<<<<
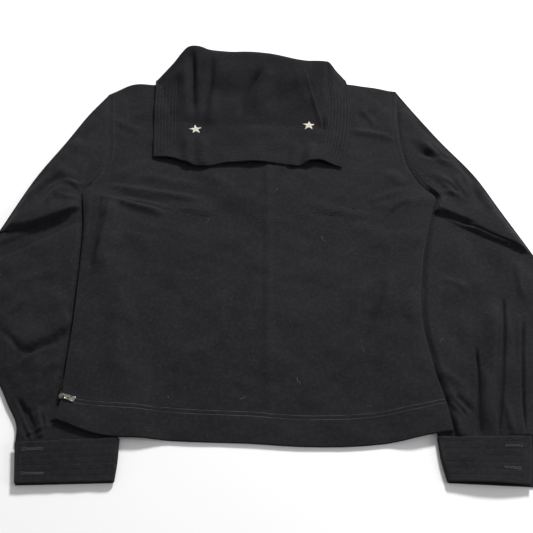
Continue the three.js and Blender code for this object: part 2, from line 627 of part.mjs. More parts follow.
add("front_panel", frontPanel(), wool);
add("back_panel", bodyPanel(backBottom, CLOTH), wool);
add("sleeve_left", sleeve(LEFT_SLEEVE, LEFT_SIDE, LEFT_SLEEVE_FOLDS, -1), wool);
add("sleeve_right", sleeve(RIGHT_SLEEVE, RIGHT_SIDE, RIGHT_SLEEVE_FOLDS, 1), wool);
add("cuff_left", cuff(LEFT_CUFF, 0, 0), wool);
add("cuff_right", cuff(RIGHT_CUFF, UNDERLAP, 3), wool);
add("collar", collar(), wool);
for (const [name, place] of Object.entries(STARS)) {
  add(name, star(place), thread);
}
add("side_zip", sideZip(), tape);
for (const [name, [x, y]] of Object.entries(BUTTONS)) {
  add(name, button(), horn).position.set(x, y, CUFF_CLOTH + 0.3);
}

const runner = new THREE.Group();
runner.position.set(SLIDER.x, SLIDER.y, seatZ);
runner.rotation.z = THREE.MathUtils.degToRad(PULL.wayAcross);
garment.add(runner);
add("zip_slider", zipSlider(), metal, runner);
const pull = add("zip_pull", zipPull(), metal, runner);
pull.position.set(0, 0, barZ);
pull.rotation.y = Math.asin((barZ - PULL.thickness / 2 - ZIP.gap) / PULL.length);

export default garment;
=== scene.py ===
# %% [markdown]
# A sailor's jumper, dressed
#
# The object is a short pullover shirt of heavy navy wool with a square collar at the back. It lies
# on its front on a table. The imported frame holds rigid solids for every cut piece. This lesson
# makes thin cloth shells on the same forms, with finer folds, seams, sewing and worn metal.
# Sizes are in millimetres in the tables, and each mesh is turned into metres when it is made.

# %% Load the frame
import math
import bpy
import bmesh
import numpy as np
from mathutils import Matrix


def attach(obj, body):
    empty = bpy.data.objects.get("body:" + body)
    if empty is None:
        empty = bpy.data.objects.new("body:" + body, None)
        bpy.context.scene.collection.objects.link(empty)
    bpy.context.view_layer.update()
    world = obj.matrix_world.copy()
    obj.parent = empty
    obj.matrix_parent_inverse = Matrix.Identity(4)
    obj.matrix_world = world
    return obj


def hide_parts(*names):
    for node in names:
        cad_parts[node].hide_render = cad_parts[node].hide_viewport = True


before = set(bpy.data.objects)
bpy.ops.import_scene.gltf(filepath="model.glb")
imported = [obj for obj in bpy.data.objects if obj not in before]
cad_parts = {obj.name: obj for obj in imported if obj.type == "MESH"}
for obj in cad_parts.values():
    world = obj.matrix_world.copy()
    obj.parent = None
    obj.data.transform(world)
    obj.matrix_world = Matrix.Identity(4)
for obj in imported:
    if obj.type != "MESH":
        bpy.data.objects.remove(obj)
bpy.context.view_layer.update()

MM = 0.001
BODY = "jumper"

# %% [markdown]
# The camera and the light
#
# The garment was seen from its hem side, from about 53 degrees above the table. A long lens keeps
# the perspective mild. The cloth is nearly black, so its shape reads only through light that
# grazes it: a soft light stands behind the neck, and a weaker one fills from the right.

# %% Camera, floor and light
CAMERA = {"place": (0.010, -0.8284, 1.0382), "tilt": 37.0, "lens": 64.7, "sensor": 36.0}
LIGHTS = {"window_light": {"place": (1.3, 3.1, 2.4), "size": 0.8, "power": 212},
          "side_light": {"place": (2.4, -0.6, 1.3), "size": 1.2, "power": 16}}
ROOM_LIGHT = 0.36
FLOOR_SIZE = 8.0
FLOOR_LEVEL = -0.0003


def add_object(name, data):
    obj = bpy.data.objects.new(name, data)
    bpy.context.collection.objects.link(obj)
    return obj


def put_camera():
    data = bpy.data.cameras.new("photo_camera")
    data.lens = CAMERA["lens"]
    data.sensor_width = CAMERA["sensor"]
    camera = add_object("photo_camera", data)
    camera.location = CAMERA["place"]
    camera.rotation_euler = (math.radians(CAMERA["tilt"]), 0, 0)
    bpy.context.scene.camera = camera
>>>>
### DIRECTIONS FOR THIS TASK
Retype verbatim the lines that run from the line containing "const runner = new THREE.Group();" to the line containing "from mathutils import Matrix", both inclusive, and no others.

### WORKED SOLUTION
const runner = new THREE.Group();
runner.position.set(SLIDER.x, SLIDER.y, seatZ);
runner.rotation.z = THREE.MathUtils.degToRad(PULL.wayAcross);
garment.add(runner);
add("zip_slider", zipSlider(), metal, runner);
const pull = add("zip_pull", zipPull(), metal, runner);
pull.position.set(0, 0, barZ);
pull.rotation.y = Math.asin((barZ - PULL.thickness / 2 - ZIP.gap) / PULL.length);

export default garment;
=== scene.py ===
# %% [markdown]
# A sailor's jumper, dressed
#
# The object is a short pullover shirt of heavy navy wool with a square collar at the back. It lies
# on its front on a table. The imported frame holds rigid solids for every cut piece. This lesson
# makes thin cloth shells on the same forms, with finer folds, seams, sewing and worn metal.
# Sizes are in millimetres in the tables, and each mesh is turned into metres when it is made.

# %% Load the frame
import math
import bpy
import bmesh
import numpy as np
from mathutils import Matrix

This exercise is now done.